Using and working with timbers (AQA GCSE Design and Technology): Revision Notes
Using and working with timbers
When working with timber-based materials, understanding how to select and work with different types of wood is crucial for successful product design and manufacturing. The choice of timber directly impacts everything from the product's appearance to its durability and cost.
Understanding material selection
Selecting the right timber for a project requires careful consideration of multiple interconnected factors. These factors work together to determine whether a particular type of wood will be suitable for your intended purpose.
The selection process is holistic - no single factor should be considered in isolation. The interconnected nature of these factors means that changing one aspect often affects others, requiring designers to balance competing requirements and make informed trade-offs.

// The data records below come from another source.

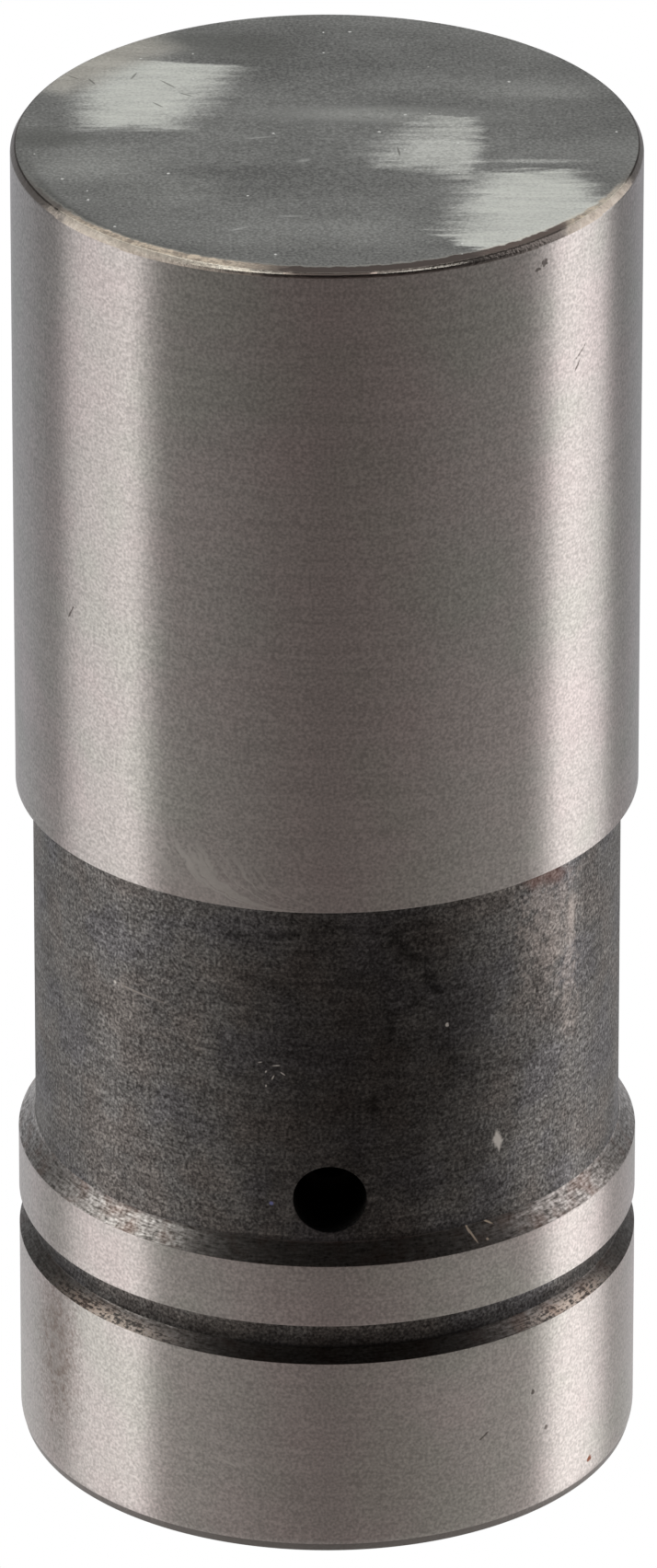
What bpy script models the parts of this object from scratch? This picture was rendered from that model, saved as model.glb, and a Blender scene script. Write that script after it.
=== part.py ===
"""Hydraulic valve lifter of an engine, standing on its open end with the cam foot up.

Lengths are in metres. +Z runs up the lifter's axis, and the origin is the middle of the open end's plane.
"""

import math

import bpy

MM = 0.001

# Outside of the body, heights up from the open end
BODY_RADIUS = 12.0 * MM
BODY_LENGTH = 54.4 * MM
MOUTH_CHAMFER_WIDTH = 0.25 * MM
MOUTH_CHAMFER_HEIGHT = 0.65 * MM
LOWER_BAND_TOP = 8.25 * MM
GROOVE_WIDTH = 1.65 * MM
GROOVE_DEPTH = 0.6 * MM
GROOVE_SLOPE_HEIGHT = 0.48 * MM
UPPER_BAND_WIDTH = 2.6 * MM
SHOULDER_HEIGHT = 0.75 * MM
WAIST_LENGTH = 14.45 * MM
WAIST_DEPTH = 0.667 * MM
FOOT_BREAK_WIDTH = 0.18 * MM
FOOT_BREAK_HEIGHT = 0.3 * MM
OIL_HOLE_RADIUS = 1.41 * MM
OIL_HOLE_ABOVE_SHOULDER = 1.8 * MM

# Bore of the body
BODY_WALL = 3.75 * MM
BORE_LEAD = 0.5 * MM
BORE_END_FILLET = 0.8 * MM
FOOT_THICKNESS = 8.6 * MM
OIL_RECESS_MARGIN = 0.7 * MM
OIL_RECESS_DEPTH = 0.4 * MM

# Gap left between pieces that rest on each other
SEATING_GAP = 0.05 * MM

# Retaining ring and its groove
RING_WIRE_RADIUS = 0.6 * MM
RING_HEIGHT = 2.4 * MM
RING_GROOVE_DEPTH = 0.65 * MM
RING_SIDE_PLAY = 0.08 * MM
RING_OPENING = math.radians(26)

# Pushrod seat
SEAT_WEB = 1.55 * MM
SEAT_CLEARANCE = 0.1 * MM
SEAT_EDGE = 0.3 * MM
SEAT_OIL_HOLE_RADIUS = 0.8 * MM
SOCKET_RADIUS = 4.05 * MM
SOCKET_CENTRE_DEPTH = 0.4 * MM
SOCKET_LEAD = 0.7 * MM

# Metering disc, loose in a pocket a little wider than the reservoir
DISC_THICKNESS = 0.5 * MM
DISC_HOLE_RADIUS = 0.35 * MM
DISC_LEDGE = 0.4 * MM
DISC_SIDE_PLAY = 0.15 * MM
DISC_LIFT = 0.35 * MM

# Plunger
PLUNGER_CLEARANCE = 0.06 * MM
PLUNGER_EDGE = 0.3 * MM
PLUNGER_GROOVE_MARGIN = 1.0 * MM
PLUNGER_GROOVE_DEPTH = 0.6 * MM
PLUNGER_OIL_HOLE_RADIUS = 1.0 * MM
PLUNGER_WALL = 2.69 * MM
RESERVOIR_CONE_HEIGHT = 1.2 * MM
PLUNGER_END_WALL = 2.4 * MM
PLUNGER_END_RIM = 0.9 * MM
PLUNGER_END_RECESS = 1.0 * MM
VALVE_SEAT_WIDTH = 0.6 * MM
VALVE_SEAT_ANGLE = math.radians(45)

# Check ball, its cage and its spring
BALL_RADIUS = 2.0 * MM
BALL_SPRING_WIRE_RADIUS = 0.14 * MM
BALL_SPRING_RADIUS = 1.15 * MM
BALL_SPRING_TURNS = 3.5
BALL_SPRING_OPEN_GAP = 0.37 * MM
CAGE_SHEET = 0.45 * MM
CAGE_BALL_PLAY = 0.55 * MM
CAGE_BEND_RADIUS = 0.6 * MM
CAGE_VENT_LEDGE = 0.15 * MM
CAGE_FLANGE_PLAY = 0.15 * MM
CAGE_WINDOWS = 3
CAGE_WINDOW_WIDTH = 2.2 * MM
CAGE_WINDOW_MARGIN = 0.55 * MM

# Plunger spring, as far compressed as it is between its seats
SPRING_WIRE_RADIUS = 0.6 * MM
SPRING_SIDE_PLAY = 0.3 * MM
SPRING_TURNS = 4.5
SPRING_OPEN_GAP = 1.6 * MM

# The end turns of both springs lie close together
CLOSED_TURNS = 0.9
CLOSED_GAP = 0.06 * MM

# Facets around the axis
FIT_SEGMENTS = 72
SMALL_SEGMENTS = 48
BALL_SEGMENTS = 24
HOLE_SEGMENTS = 24
SOCKET_STEPS = 9
BEND_STEPS = 3
RING_STEPS = 40
COIL_POINTS_PER_TURN = 20
SMALL_COIL_POINTS_PER_TURN = 14

# Heights of the outside
groove_top = LOWER_BAND_TOP + GROOVE_WIDTH
shoulder_bottom = groove_top + UPPER_BAND_WIDTH
waist_bottom = shoulder_bottom + SHOULDER_HEIGHT
waist_top = waist_bottom + WAIST_LENGTH
oil_height = waist_bottom + OIL_HOLE_ABOVE_SHOULDER

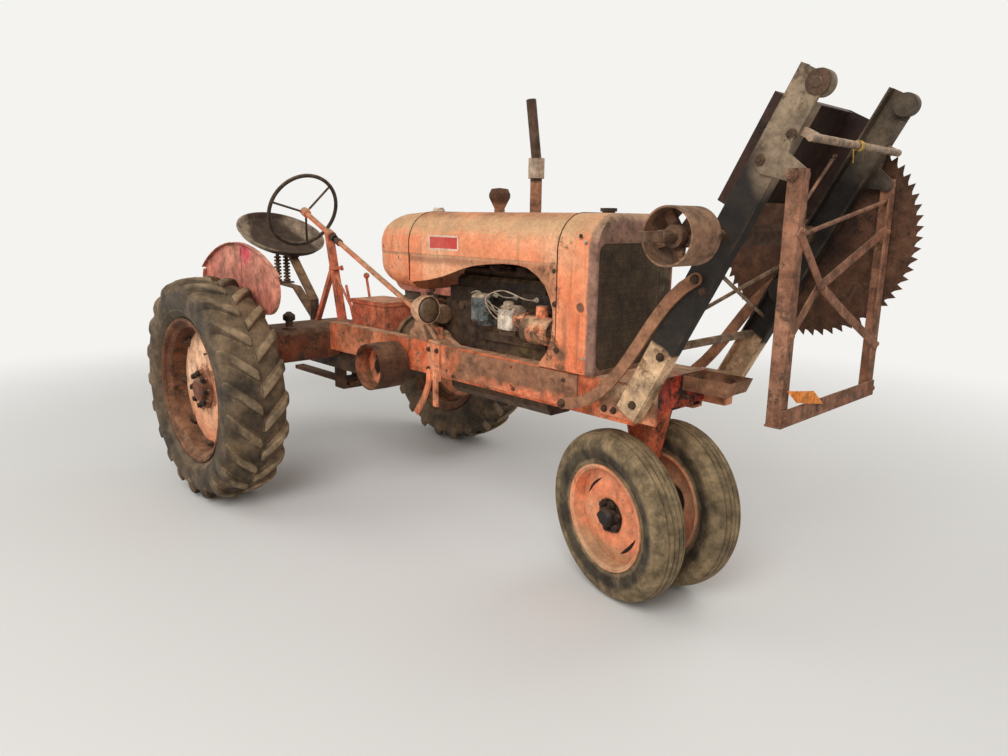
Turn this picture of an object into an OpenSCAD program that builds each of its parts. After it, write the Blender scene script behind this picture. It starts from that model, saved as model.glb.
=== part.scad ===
// Row-crop tractor of the 1940s with a cordwood saw bolted to the front of its frame.
// Lengths are in millimetres. X points forward, Y to the left and Z up from the floor.
// Inside the modules X counts from the rear axle, and place() moves the machine to its own centre.

/* [Stance] */
// Distance between the rear axle and the steering axis
wheelbase = 2235; // [2200:5:2300]
// Distance from the centre line to the middle of a rear tyre
rear_half_tread = 855; // [855:5:1000]
// Distance from the centre line to the middle of a front tyre, at the hub
front_half_tread = 147; // [145:1:165]
// Outward lean of the top of each front wheel, in degrees
front_camber = 2.9; // [1:0.1:4]
// Turn of the front wheels as the tractor is parked, in degrees to the left
parked_turn = -12; // [-16:1:0]

/* [Rear wheels] */
// Radius of a rear tyre over its lugs
rear_tyre_r = 600; // [595:1:620]
// Width of a rear tyre
rear_tyre_w = 320; // [300:1:340]
// Lugs on each half of a rear tyre
lug_count = 21; // [18:1:22]
// Height of a worn lug above the tread
lug_h = 28; // [15:1:40]
// Radius of the rear rim over its flanges
rear_rim_r = 386; // [380:1:392]
// Radius of a rear axle shaft
rear_axle_r = 38; // [32:1:42]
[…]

The selection process involves evaluating both the technical requirements of the product and the broader context in which it will be used. This means thinking about not just what the timber needs to do, but also how it will be perceived by users and what impact its production might have on the environment.
Key factors influencing timber selection
Physical characteristics
The physical properties of timber form the foundation of material selection. Absorbency determines how the wood will react to moisture, which is crucial for outdoor applications or items used in damp conditions. Density and weight affect both the structural performance and the user experience - a heavy timber might provide strength but could make a product difficult to handle.
The grain structure of timber influences both its appearance and its working properties. Some woods have distinctive grain patterns that enhance aesthetics, while others offer more uniform working characteristics. Colour and texture contribute to the visual appeal and tactile experience of the final product.
Functional requirements
Understanding what the product needs to accomplish is fundamental to timber selection. This involves considering the intended user group and their specific needs. For example, furniture for children requires different considerations than products designed for industrial use.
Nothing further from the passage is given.